§ WHAT YOU WILL DO
Would you print the material exactly, starting at its first line and ending at the line holding "colour(70, 86, 134))"?

§ DATA EXTRACT
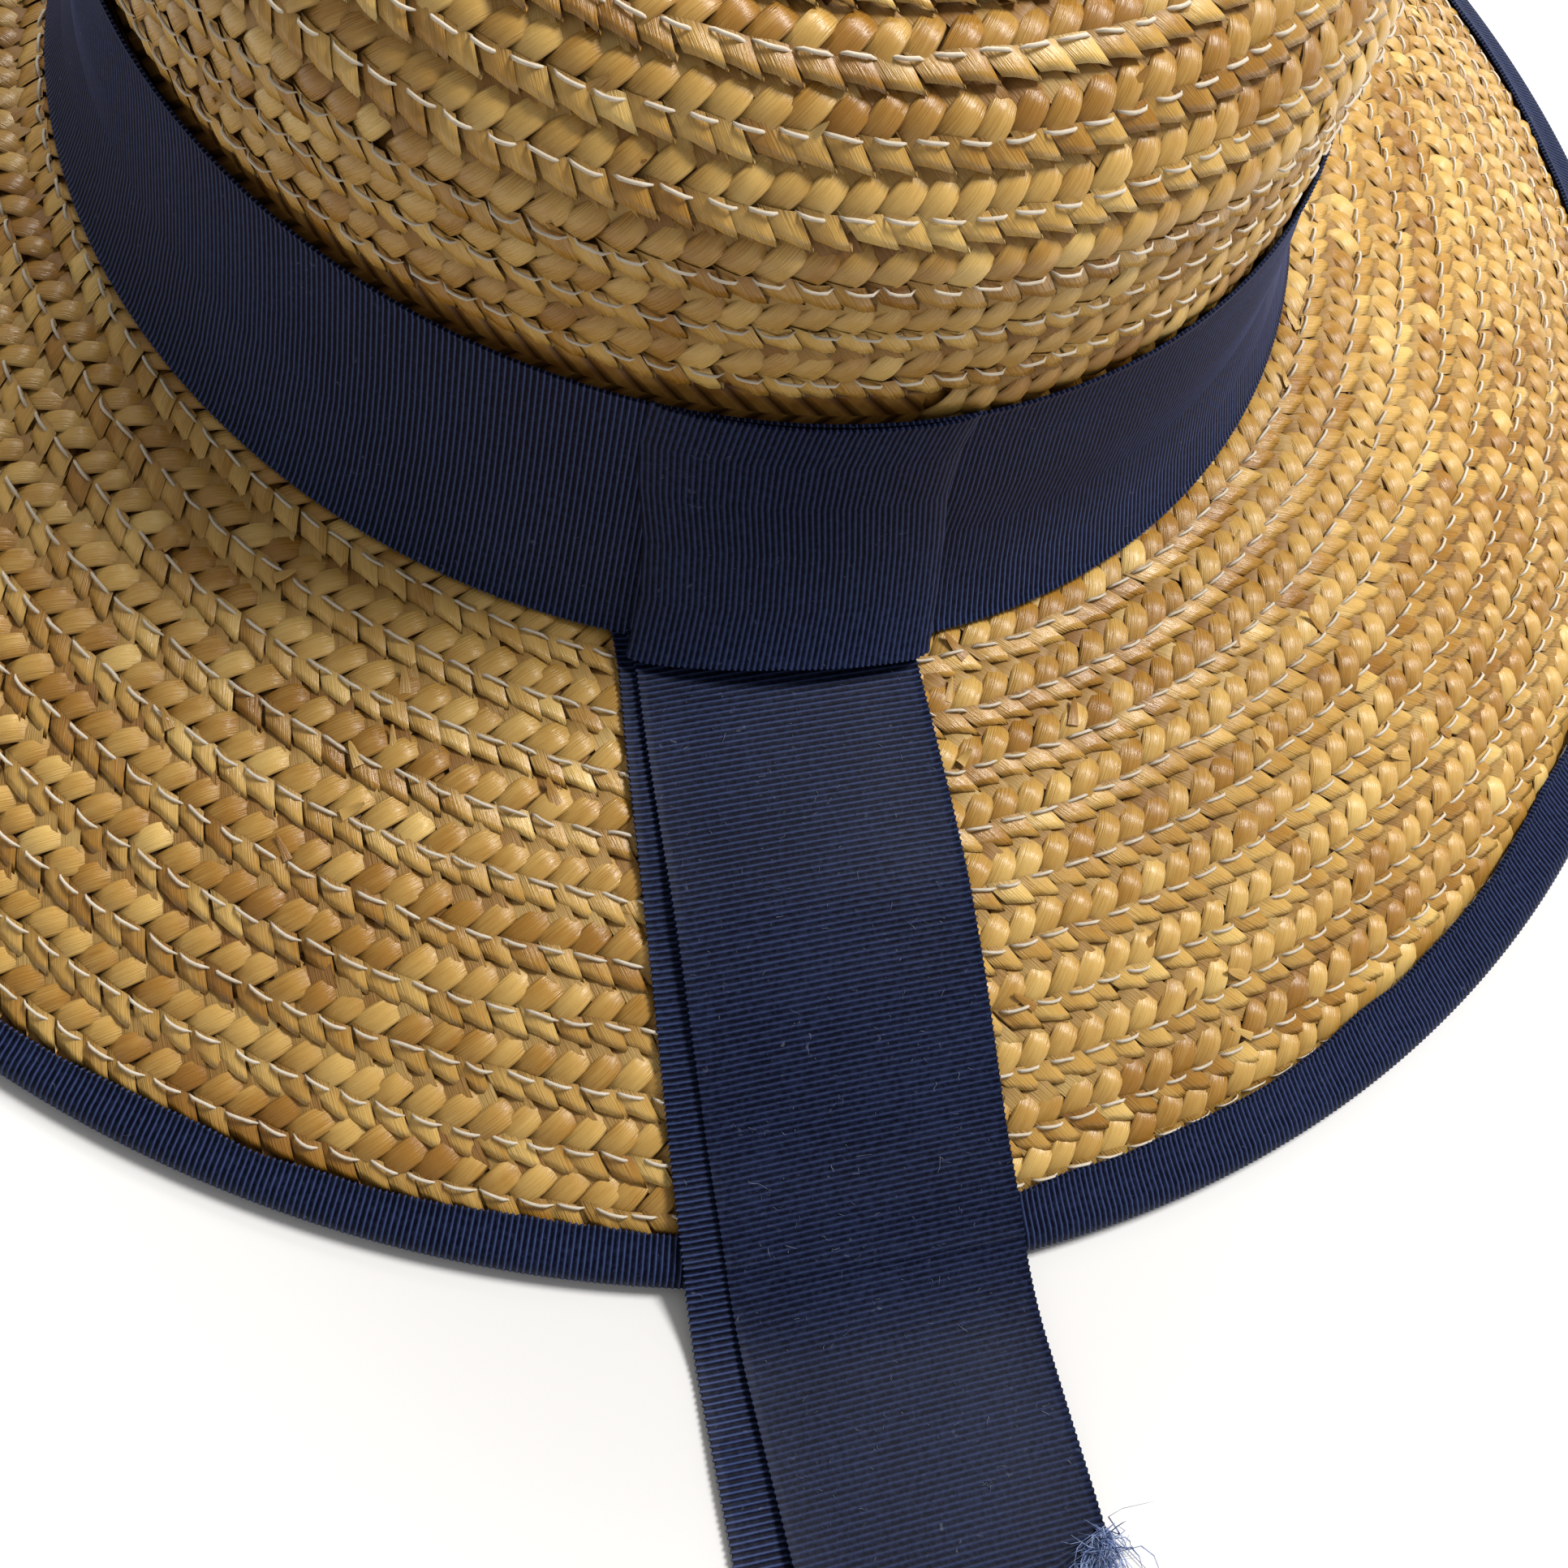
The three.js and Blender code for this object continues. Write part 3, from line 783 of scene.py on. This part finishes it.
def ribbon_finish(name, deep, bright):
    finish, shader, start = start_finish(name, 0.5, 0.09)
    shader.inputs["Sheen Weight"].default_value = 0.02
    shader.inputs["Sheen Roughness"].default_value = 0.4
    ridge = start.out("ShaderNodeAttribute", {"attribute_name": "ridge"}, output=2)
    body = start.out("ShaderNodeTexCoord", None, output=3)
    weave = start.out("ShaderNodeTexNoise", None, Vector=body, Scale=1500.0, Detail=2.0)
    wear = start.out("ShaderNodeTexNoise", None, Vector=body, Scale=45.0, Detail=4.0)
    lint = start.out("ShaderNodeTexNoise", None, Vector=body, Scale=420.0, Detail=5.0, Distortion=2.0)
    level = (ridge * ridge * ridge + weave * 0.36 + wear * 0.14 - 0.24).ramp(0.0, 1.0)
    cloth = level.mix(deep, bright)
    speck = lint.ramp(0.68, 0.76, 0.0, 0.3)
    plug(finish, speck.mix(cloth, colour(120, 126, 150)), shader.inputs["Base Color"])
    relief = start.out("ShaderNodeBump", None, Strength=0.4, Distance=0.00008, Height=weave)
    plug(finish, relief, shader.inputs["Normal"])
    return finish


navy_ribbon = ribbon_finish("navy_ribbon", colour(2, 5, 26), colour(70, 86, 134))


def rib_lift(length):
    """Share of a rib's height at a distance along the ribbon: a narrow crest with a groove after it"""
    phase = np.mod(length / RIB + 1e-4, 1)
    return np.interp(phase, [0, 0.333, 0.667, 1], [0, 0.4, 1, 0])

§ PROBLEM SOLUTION
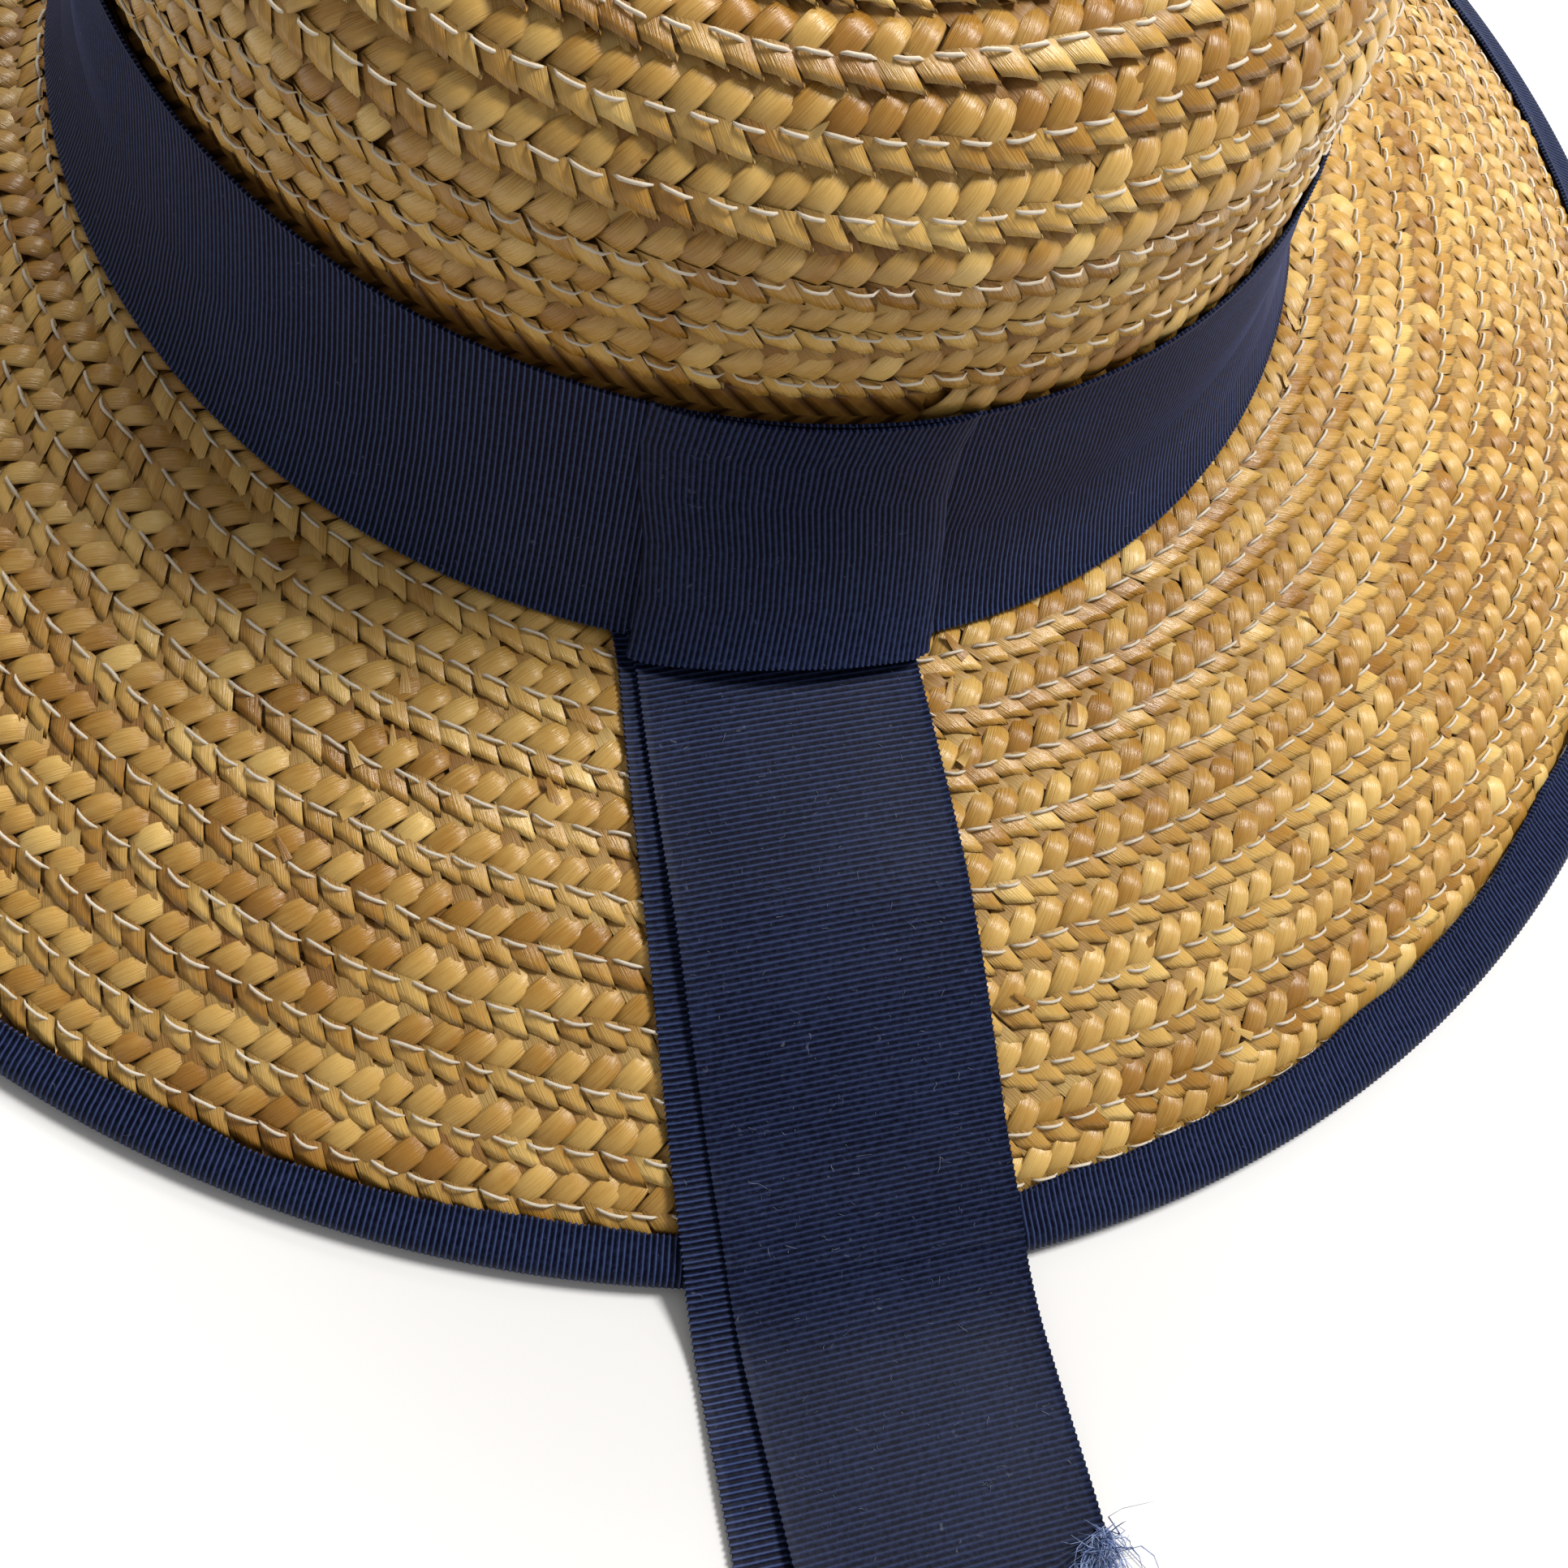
The three.js and Blender code for this object continues. Write part 3, from line 783 of scene.py on. This part finishes it.
def ribbon_finish(name, deep, bright):
    finish, shader, start = start_finish(name, 0.5, 0.09)
    shader.inputs["Sheen Weight"].default_value = 0.02
    shader.inputs["Sheen Roughness"].default_value = 0.4
    ridge = start.out("ShaderNodeAttribute", {"attribute_name": "ridge"}, output=2)
    body = start.out("ShaderNodeTexCoord", None, output=3)
    weave = start.out("ShaderNodeTexNoise", None, Vector=body, Scale=1500.0, Detail=2.0)
    wear = start.out("ShaderNodeTexNoise", None, Vector=body, Scale=45.0, Detail=4.0)
    lint = start.out("ShaderNodeTexNoise", None, Vector=body, Scale=420.0, Detail=5.0, Distortion=2.0)
    level = (ridge * ridge * ridge + weave * 0.36 + wear * 0.14 - 0.24).ramp(0.0, 1.0)
    cloth = level.mix(deep, bright)
    speck = lint.ramp(0.68, 0.76, 0.0, 0.3)
    plug(finish, speck.mix(cloth, colour(120, 126, 150)), shader.inputs["Base Color"])
    relief = start.out("ShaderNodeBump", None, Strength=0.4, Distance=0.00008, Height=weave)
    plug(finish, relief, shader.inputs["Normal"])
    return finish


navy_ribbon = ribbon_finish("navy_ribbon", colour(2, 5, 26), colour(70, 86, 134))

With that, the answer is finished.